The overarching goal of this project is to enable undergraduate students to think like scientists by integrating metacognitive practice into laboratory experiences. Most scientists implicitly learn metacognitive practice through one-on-one mentoring in the laboratory after finishing their undergraduate education. One immediate goal is to design undergraduate labs with projects involving open-ended research and formulate metacognitive prompts to help student examine their own thinking as they plan and execute experiments and interpret results. Many undergraduate students are not able to participate in a standard research experience working in a faculty research lab because of time and financial constraints. This project will increase the participation of all students in authentic research and strengthen their self-identification as scientists at an earlier stage in their education; it will be particularly beneficial for students from underserved groups.

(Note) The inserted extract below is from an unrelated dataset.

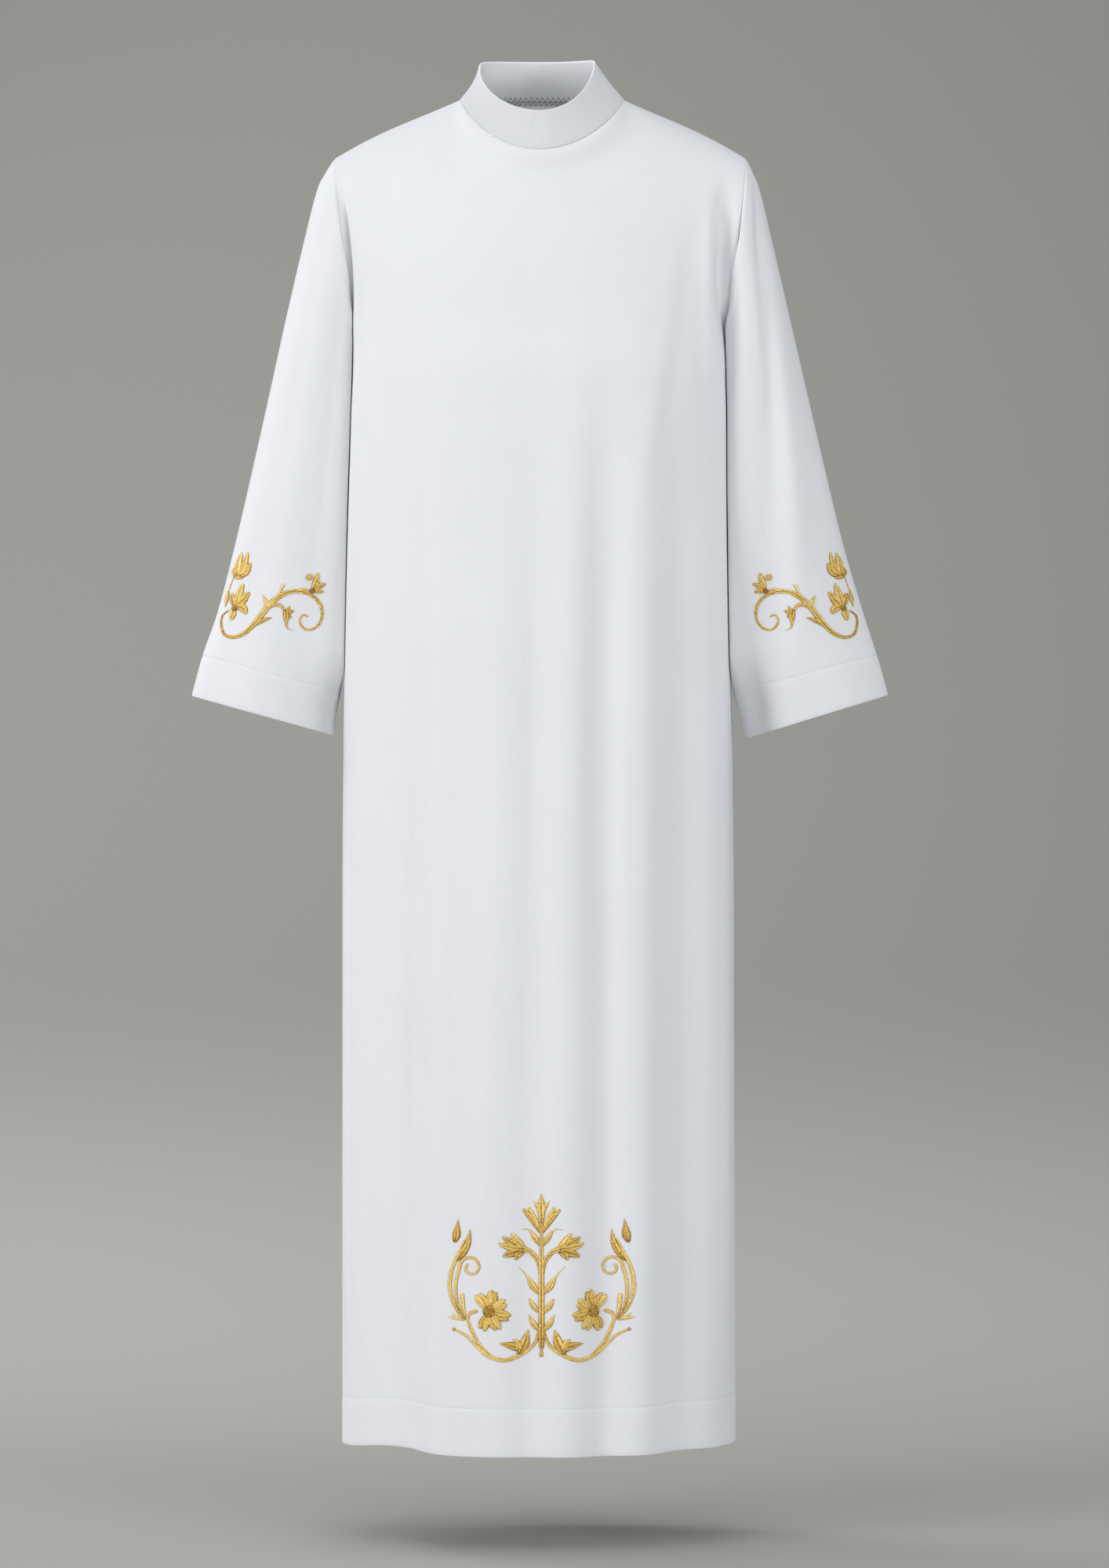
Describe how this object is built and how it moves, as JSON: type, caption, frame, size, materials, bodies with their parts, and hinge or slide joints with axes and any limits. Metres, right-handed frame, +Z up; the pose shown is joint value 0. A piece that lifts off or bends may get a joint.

The particular goal of this project is to develop and validate tools for assessing how students scientific thinking changes in response to metacognitive interventions when engaged in authentic research. These tools will allow assessment of how students change their attitudes and approaches to problem solving as they matriculate through a series of linked laboratory courses with metacognitive training. Student interviews will be used to inform validated surveys administered to students as they move from 200- to 300- to 400-level courses. In addition to quantitative tools, interviews and student work will be used for qualitative analysis of student improvements. Case-by-case analysis, and cross-year interviews will assess changes in students habits of mind. The laboratory course interventions will include 1) authentic research experiences in four laboratory courses from the 200-400 level using the model systems Tetrahymena thermophilae and Caenorhabditis elegans; 2) metacognitive training for students in the same four laboratory courses; 3) multiple exposures to metacognitive training by linking these courses in the curriculum. This project is significant because the novel laboratory courses will give more students the chance to engage in authentic research, and because the assessment tools that are developed will be adaptable for a wide array of STEM research experiences. This project will benefit students of all backgrounds, and help increase the diversity of STEM students at Western Washington University through increased recruitment and retention. Because metacognition is prerequisite for scientific thinking, it is likely that a combination of research experiences coupled with instruction to promote student self-reflection will enhance students ability to resolve scientific problems; the tools developed in this project will be used to test this hypothesis in a future study.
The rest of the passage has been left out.